What does it look like when you use design thinking for an actual customer engagement? Here we turn to Arcadis, the Netherlands-based design, engineering and management consulting firm, and Jim Ford, the company’s global head of client development.

One of the many areas Arcadis works in is environmental remediation, and this success story grew out of a simple customer request: “How can we make this process more impactful by getting a better visualization of your recommendations?” To put it very simply, companies hire Arcadis to build conceptual models of sites that need may need remediation, which the companies can use to make decisions about risk and resource allocation.

In the past, this was all in two dimensions, on paper. But recently a customer asked Arcadis if it could make its predictive models more dynamic and interactive. The SAM worked with outside software providers to develop a tool to build an interactive, three-dimensional digital representation of the site. Suddenly, the customer could grasp the specifics of the site much more intuitively. But they wanted to be able to drill down deeper into the data.

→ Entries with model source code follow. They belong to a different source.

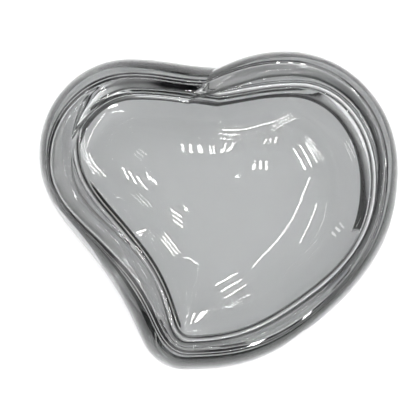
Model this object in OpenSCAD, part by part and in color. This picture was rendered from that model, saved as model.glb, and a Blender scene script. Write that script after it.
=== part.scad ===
// Heart-shaped trinket box in clear crystal: a thick-walled bowl (base) and a
// loose lid that rests on its rim. Millimetres, +Z up, the tip of the heart
// points to -Y. The origin is the middle of the box's footprint, at the foot.

/* [Whole box] */
// Overall width of the heart, at the widest line of the base
heart_w = 127; // [110:1:140]
// Overall depth of the heart, from its tip to the top of the larger lobe
heart_d = 113; // [98:1:125]

/* [Base] */
// Height of the widest line above the foot
belly_z = 16; // [12:0.5:18]
// Height of the flat seat that the lid rests on
seat_z = 31.5; // [26:0.5:38]
// Glass below the lowest point of the bowl
floor_t = 7; // [4:0.5:9]
// How far the bowl's floor climbs from its lowest point to the foot of its wall
floor_rise = 3.4; // [1:0.2:4.5]
// Outward lean of the bowl's wall from its foot to the seat
wall_draft = 1.8; // [1.4:0.1:2.2]

/* [Lid] */
// Height of the lid's rounded border above the seat
border_h = 6.5; // [4.5:0.5:9]
// How far the clear panel sits below the top of the border
panel_drop = 1.6; // [0.6:0.2:2.4]
// Dish of the panel at its middle
panel_sag = 1.4; // [0:0.2:2]
// Thickness of the panel
panel_t = 3; // [2:0.5:3.5]
// Depth of the locating rib below the seat
rib_h = 2.6; // [1.5:0.1:4]
// Width of the locating rib
rib_w = 2; // [1.4:0.1:2.6]
// Gap between the locating rib and the bowl's wall
rib_gap = 0.6; // [0.4:0.1:0.8]

/* [Mesh] */
// Points along each of the nine curves of an outline
steps = 8; // [5:1:12]

/* [Hidden] */
seat_gap = 0.05;
lid_z = seat_z + seat_gap;
top_z = lid_z + border_h;

// Outlines as [x, y, heading in, heading out] at nine places, anticlockwise:
// cleft, top and side of the small lobe, the hollow flank, the neck of the
// tip, the tip, the long flank, side and top of the large lobe.
belly = [
  [-1, 50.3, 202, 177], [-32, 53.2, 180, 180], [-63.5, 19.5, 270, 270],
  [-46, -15, 309, 309], [-28, -44.5, 294, 294], [-12, -56.3, 0, 0],
  [30, -43.2, 37, 37], [63.5, 15, 90, 90], [24, 56.3, 180, 180]
];
well = [
  [-1, 38.4, 188, 172], [-30, 41.2, 180, 180], [-49.7, 21, 270, 270],
  [-33.6, -8.7, 310, 310], [-18.2, -34.3, 289, 289], [-10.5, -45, 0, 0],
  [30, -29.4, 36, 36], [52.2, 10, 90, 90], [26, 41.9, 180, 180]
];
lid_edge = [
  [-6.5, 41.8, 204, 180], [-30, 44, 180, 180], [-58.5, 15.5, 270, 270],
  [-41, -12.6, 315, 315], [-23.6, -35, 296, 296], [-11, -48.8, 0, 0],
  [30, -35.8, 38, 38], [55.8, 14, 90, 90], [22, 49.2, 180, 180]
];
panel = [
  [-11.3, 35.9, 192, 172], [-29, 37.4, 180, 180], [-50.3, 15, 270, 270],
  [-35, -9.6, 316, 316], [-19.4, -33, 288, 288], [-11.5, -45.6, 0, 0],
  [30, -30, 37, 37], [52.9, 13, 90, 90], [24, 44.2, 180, 180]
];
middle = [3 * heart_w / 127, 4 * heart_d / 113];

// One point of the cubic curve between two places of an outline
function along(p, q, t) =
  let (a = [p[0], p[1]], d = [q[0], q[1]], reach = 0.39 * norm(d - a),
       b = a + reach * [cos(p[3]), sin(p[3])],
       c = d - reach * [cos(q[2]), sin(q[2])], s = 1 - t)
  s * s * s * a + 3 * s * s * t * b + 3 * s * t * t * c + t * t * t * d;

// All points of an outline, at the size asked for
function outline(h) = [
  for (i = [0 : len(h) - 1], k = [0 : steps - 1])
    let (p = along(h[i], h[(i + 1) % len(h)], k / steps))
    [p[0] * heart_w / 127, p[1] * heart_d / 113]
];

// An outline moved outward by d, at right angles to itself
function grow(o, d) = [
  for (i = [0 : len(o) - 1])
    let (t = o[(i + 1) % len(o)] - o[(i + len(o) - 1) % len(o)])
    o[i] + d / norm(t) * [t[1], -t[0]]
];

// A blend from outline a (f = 0) to outline b (f = 1)
function blend(a, b, f) = [for (i = [0 : len(a) - 1]) a[i] + f * (b[i] - a[i])];

// An outline shrunk towards the middle of the heart
function inner(o, s) = [for (p = o) middle + s * (p - middle)];

// An outline lifted to height z
function lift(o, z) = [for (p = o) [p[0], p[1], z]];

// A closed solid skinned over rings of equal length. It starts on a flat face,
// or on a point below the first ring, and ends on a point above the last one.
module skin(rings, end_z, start_z = undef) {
  n = len(rings[0]);
  m = len(rings);
  last = (m - 1) * n;
  points = concat([for (r = rings, p = r) p], [[middle[0], middle[1], end_z]],
    is_undef(start_z) ? [] : [[middle[0], middle[1], start_z]]);
  sides = [
    for (j = [0 : m - 2], i = [0 : n - 1])
      let (a = j * n + i, b = j * n + (i + 1) % n)
      each [[a, b + n, b], [a, a + n, b + n]]
  ];
  finish = [for (i = [0 : n - 1]) [last + i, m * n, last + (i + 1) % n]];
  start = is_undef(start_z)
    ? [[for (i = [0 : n - 1]) i]]
    : [for (i = [0 : n - 1]) [i, (i + 1) % n, m * n + 1]];
  polyhedron(points = points, faces = concat(start, sides, finish),
    convexity = 6);
}

module base() {
  wall = outline(well);
  bulge = outline(belly);
  foot = inner(wall, 0.8);
  rim = blend(outline(lid_edge), bulge, 0.15);
  floor_z = floor_t + floor_rise;
  color([0.86, 0.89, 0.9, 0.35])
    skin(concat(
      // flat foot and sloping underside: share of the way to the belly, share
      // of its height
      [for (b = [[0.08, 0], [0.16, 0.02], [0.22, 0.06], [0.55, 0.31],
                 [0.7, 0.43], [0.8, 0.55], [0.87, 0.69]])
        lift(blend(foot, bulge, b[0]), b[1] * belly_z)],
      // shoulder, which rounds over from the belly to the seat
      [for (a = [0, 18, 36, 54, 70, 80])
        lift(blend(bulge, rim, (1 - cos(a)) / (1 - cos(80))),
          belly_z + (seat_z - belly_z) * sin(a) / sin(80))],
      // seat, wall and the corner at the foot of the wall
      [
        lift(grow(wall, wall_draft + 0.5), seat_z),
        lift(grow(wall, wall_draft), seat_z - 0.6),
        lift(grow(wall, 0.5 * wall_draft), floor_z + 7),
        lift(wall, floor_z + 0.8)
      ],
      // floor, a shallow dish
      [for (s = [0.98, 0.92, 0.82, 0.66, 0.46, 0.24])
        lift(inner(wall, s), floor_t + floor_rise * pow(s, 3))]
    ), floor_t);
}

module lid() {
  wall = outline(well);
  edge = outline(lid_edge);
  pane = outline(panel);
  rib_out = wall_draft - rib_gap;
  rib_in = rib_out - rib_w;
  rib_z = lid_z - rib_h;
  pane_z = top_z - panel_drop;
  color([0.86, 0.89, 0.9, 0.35])
    skin(concat(
      // underside of the panel
      [for (s = [0.25, 0.5, 0.75, 0.92, 1])
        lift(inner(grow(wall, rib_in), s),
          pane_z - panel_t - panel_sag * (1 - s * s))],
      // locating rib and the flat that rests on the seat
      [
        lift(grow(wall, rib_in), rib_z + 0.5),
        lift(grow(wall, rib_in + 0.5), rib_z),
        lift(grow(wall, rib_out - 0.5), rib_z),
        lift(grow(wall, rib_out), rib_z + 0.5),
        lift(grow(wall, rib_out), lid_z),
        lift(grow(edge, -0.4), lid_z),
        lift(edge, lid_z + 0.4)
      ],
      // rounded border: share of the way to the panel, share of its height
      [for (b = [[0.08, 0.6], [0.14, 0.77], [0.25, 0.89], [0.4, 0.97], [0.55, 1],
                 [0.75, 0.98], [0.9, 0.93], [0.96, 0.87]])
        lift(blend(edge, pane, b[0]), lid_z + b[1] * border_h)],
      // top of the panel
      [for (s = [1, 0.92, 0.75, 0.5, 0.25])
        lift(inner(pane, s), pane_z - panel_sag * (1 - s * s))]
    ), pane_z - panel_sag, pane_z - panel_t - panel_sag);
}

base();
lid();
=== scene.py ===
"""Heart-shaped crystal trinket box: a thick bowl and its loose lid, on a pale studio floor."""
import math
import bpy
import numpy as np
from mathutils import Matrix, Vector


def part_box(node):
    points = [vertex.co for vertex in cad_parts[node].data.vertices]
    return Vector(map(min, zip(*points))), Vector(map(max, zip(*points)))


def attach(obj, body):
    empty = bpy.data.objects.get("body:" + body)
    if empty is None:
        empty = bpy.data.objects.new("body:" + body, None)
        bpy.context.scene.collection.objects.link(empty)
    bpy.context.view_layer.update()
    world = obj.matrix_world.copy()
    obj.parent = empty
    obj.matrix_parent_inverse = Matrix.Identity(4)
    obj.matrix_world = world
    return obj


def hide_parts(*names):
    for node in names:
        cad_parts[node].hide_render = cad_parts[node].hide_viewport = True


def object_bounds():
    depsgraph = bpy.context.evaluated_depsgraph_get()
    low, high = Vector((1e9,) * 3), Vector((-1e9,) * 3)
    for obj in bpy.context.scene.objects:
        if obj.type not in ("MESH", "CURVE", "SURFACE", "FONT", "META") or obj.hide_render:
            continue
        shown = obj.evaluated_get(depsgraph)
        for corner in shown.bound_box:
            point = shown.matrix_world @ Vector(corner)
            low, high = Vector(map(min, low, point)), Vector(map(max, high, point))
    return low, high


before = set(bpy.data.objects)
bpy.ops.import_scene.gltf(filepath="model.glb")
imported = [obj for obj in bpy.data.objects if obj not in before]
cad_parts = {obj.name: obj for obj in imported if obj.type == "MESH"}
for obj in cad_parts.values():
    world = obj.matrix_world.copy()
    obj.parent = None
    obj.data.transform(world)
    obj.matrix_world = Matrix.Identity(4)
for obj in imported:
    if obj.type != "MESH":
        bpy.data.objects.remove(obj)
cad_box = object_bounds()

# ---------------------------------------------------------------- sizes, from the CAD frame
MM = 0.001
base_lo, base_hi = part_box("base")
lid_lo, lid_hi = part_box("lid")
SIZE = np.array([base_hi.x - base_lo.x, base_hi.y - base_lo.y]) / MM
SCALE = SIZE / np.array([127.0, 112.6])
SEAT = base_hi.z / MM
TOP = lid_hi.z / MM
RIB = lid_lo.z / MM
SEAT_GAP = 0.05                       # between the seat and the lid's border
LID = SEAT + SEAT_GAP
BORDER = TOP - LID
BELLY = 16.0                          # height of the widest line
FLOOR = 7.0                           # glass under the lowest point of the bowl
RISE = 3.4                            # climb of the bowl's floor to the foot of its wall
DRAFT = 1.8                           # outward lean of the bowl's wall
SHOULDER = math.radians(80)           # how far round the shoulder turns before the seat
RIM = 0.15                            # seat's share of the way from the lid's edge to the belly
RIB_GAP = 0.6                         # between the locating rib and the wall
RIB_W = 2.0                           # width of the locating rib
DROP = 1.6                            # panel below the top of the border
SAG = 1.4                             # dish of the panel at its middle
PANE = 3.0                            # thickness of the panel
MIDDLE = np.array([3.0, 4.0]) * SCALE
CRYSTAL_IOR = 1.53
CRYSTAL_TINT = (0.96, 0.965, 0.965)
PAINTED_SHADE_COLOUR = (0.006, 0.006, 0.008)          # painted shade: near-black glass for the dark contour lines, painted where the crystal would show dark surroundings
FLOOR_HALF = 1.6                      # metres
LAMP_HEIGHT = 1.2                     # metres from the box to each strip light

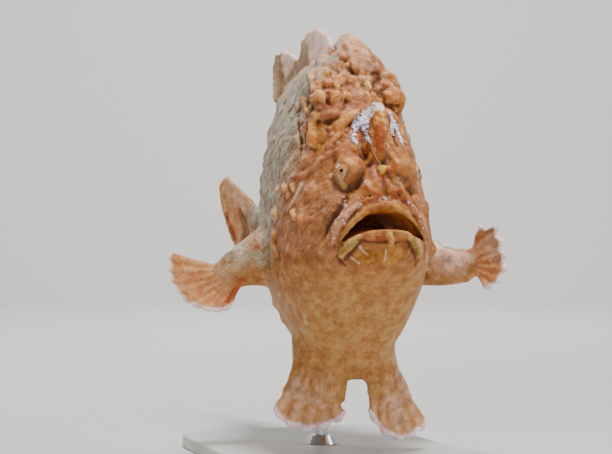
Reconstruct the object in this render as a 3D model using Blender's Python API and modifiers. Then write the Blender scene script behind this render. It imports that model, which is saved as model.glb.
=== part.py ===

For this, Arcadis built a cloud-based platform and leveraged IBM Watson to bring predictive analytics into the equation. Then, using 3D printing and augmented/virtual reality, Arcadis rendered the models the customer could feel, touch and manipulate. This cut the time to remediate by several years, helping the customer make more informed business decisions and saving millions of dollars. And it all started with the innocent customer request, “We’d like to see this a little better.”